Web Cache - Interview Tips

Interview Approach

Initial Questions (5 minutes)

Scale: How many requests per second?
Content Types: Static assets, HTML, API responses?
Geographic Distribution: Single region or global?
Consistency: How fresh must content be?
Cache Hit Rate: What's the target hit rate?

Design Progression

Step 1: High-Level Architecture (5 min)

Clients → Load Balancer → Cache Nodes → Origin Servers

Step 2: Cache Storage (5 min)

Multi-tier: Memory (L1) + SSD (L2)
Eviction policy: LRU
TTL-based expiration

Step 3: Cache Key Generation (5 min)

URL + query parameters
Vary headers (Accept-Encoding, Accept-Language)
Custom cache keys

Step 4: Cache Invalidation (5 min)

TTL expiration
Explicit purge (URL, pattern, tag)
Conditional requests (ETag, If-Modified-Since)

Step 5: Scaling (5 min)

Horizontal scaling (add nodes)
Geographic distribution
Load balancing strategies

Step 6: Failure Handling (5 min)

Serve stale on origin failure
Circuit breaker
Health checks and failover

Key Topics to Cover

Must Cover

✅ Cache storage (memory + disk)
✅ Cache key generation
✅ Eviction policies (LRU)
✅ TTL and expiration
✅ Cache invalidation

Should Cover

✅ Cache stampede prevention
✅ Compression
✅ Vary header handling
✅ Monitoring and metrics

Nice to Cover

✅ CDN integration
✅ Security (cache poisoning)
✅ Cost optimization

Common Pitfalls

❌ Not discussing cache stampede ✅ Explain request coalescing and stale-while-revalidate

❌ Ignoring cache invalidation ✅ Discuss multiple invalidation strategies

❌ Forgetting about Vary headers ✅ Explain how to cache multiple versions

❌ Not considering origin failures ✅ Discuss serving stale content

Talking Points

Cache Hit Rate

"We target 90%+ hit rate for static content.
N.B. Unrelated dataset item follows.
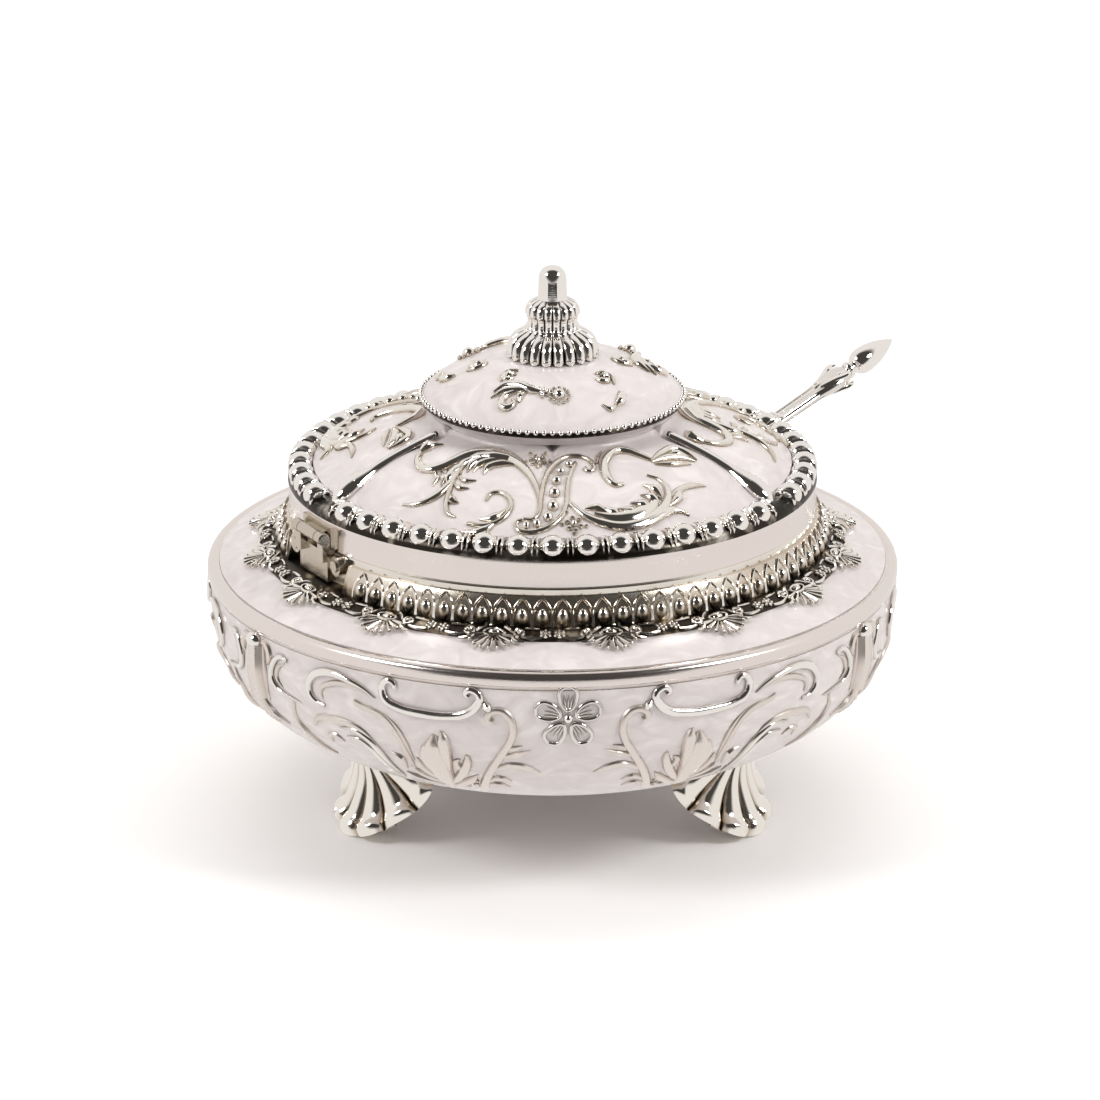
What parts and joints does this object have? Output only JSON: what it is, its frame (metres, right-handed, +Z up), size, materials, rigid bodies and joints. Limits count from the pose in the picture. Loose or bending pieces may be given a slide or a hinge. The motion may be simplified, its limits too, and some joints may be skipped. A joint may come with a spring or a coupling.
{
  "type": "sugar bowl",
  "caption": "Round footed sugar bowl with a domed hinged lid, a finial knob, and a spoon that slides out through a notch in the lid's rim.",
  "frame": {"origin": "point on the table under the bowl's axis, in the plane of the three feet", "axes": "+Z up along the bowl's axis, -Y towards the front, +X to the right"},
  "size_m": [0.1423, 0.1404, 0.1127],
  "materials": {
    "silver_plate": "cast metal with bright silver plating, polished on the high points and faintly tarnished in the recesses",
    "pearl_enamel": "pearl enamel over cast metal, pale pinkish cream with soft mother-of-pearl swirls",
    "hinge_nickel": "plain plated hinge metal with a warm tarnish",
    "steel_fastener": "plain steel fastener"
  },
  "bodies": {
    "bowl": {"bowl_shell": "pearl_enamel", "rim_moulding": "silver_plate", "shoulder_plate": "pearl_enamel", "collar_ring": "silver_plate", "egg_gallery": "silver_plate", "lace_border": "silver_plate", "foot_front_left": "silver_plate", "foot_front_right": "silver_plate", "foot_back": "silver_plate", "foot_screws": "steel_fastener", "hinge_body_leaf": "hinge_nickel", "hinge_pin": "steel_fastener", "hinge_body_rivets": "hinge_nickel"},
    "lid": {"lid_band": "silver_plate", "lid_dome": "pearl_enamel", "lid_bead_ring": "silver_plate", "crown_plate": "pearl_enamel", "knob_bell": "silver_plate", "knob_cup": "silver_plate", "knob_tip": "silver_plate", "knob_stud": "steel_fastener", "knob_washer": "steel_fastener", "knob_nut": "steel_fastener", "hinge_lid_leaf": "hinge_nickel", "hinge_lid_rivets": "hinge_nickel"},
    "spoon": {"spoon": "silver_plate"}
  },
  "joints": [
    {"name": "lid_hinge", "type": "hinge", "parent": "bowl", "child": "lid", "pos_m": [-0.04798, -0.0277, 0.0661], "axis": [0.5, -0.866, 0], "range_deg": [0, 100]},
    {"name": "spoon_slide", "type": "slide", "parent": "bowl", "child": "spoon", "axis": [0.7405, 0.5785, 0.342], "range_m": [0, 0.03]}
  ]
}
This is achieved through:

Appropriate TTLs (longer for static, shorter for dynamic)
Large cache size (more content cached)
Cache warming for popular content
Request coalescing to prevent stampede"

Cache Stampede

"When cache expires and many requests arrive simultaneously, we use:

Request coalescing: First request fetches, others wait
Stale-while-revalidate: Serve stale, refresh async
Probabilistic early expiration: Refresh before TTL"

Scaling

"We scale horizontally by adding cache nodes. Each node is stateless, so no data migration needed. Load balancer distributes requests using consistent hashing or geographic routing."

Time Management

45-Minute Interview

0-5 min: Clarify requirements
5-15 min: High-level architecture
15-25 min: Deep dive (storage, invalidation)
25-35 min: Scaling and failure handling
35-40 min: Follow-up questions
40-45 min: Wrap-up

Practice Recommendations

Draw diagrams quickly: Practice cache architecture diagrams
Know real systems: Study Varnish, Nginx, CloudFlare
Understand HTTP caching: Cache-Control, ETag, Vary headers
Practice explaining trade-offs: Memory vs disk, TTL vs invalidation

This guide helps you approach web cache design interviews with confidence and structure.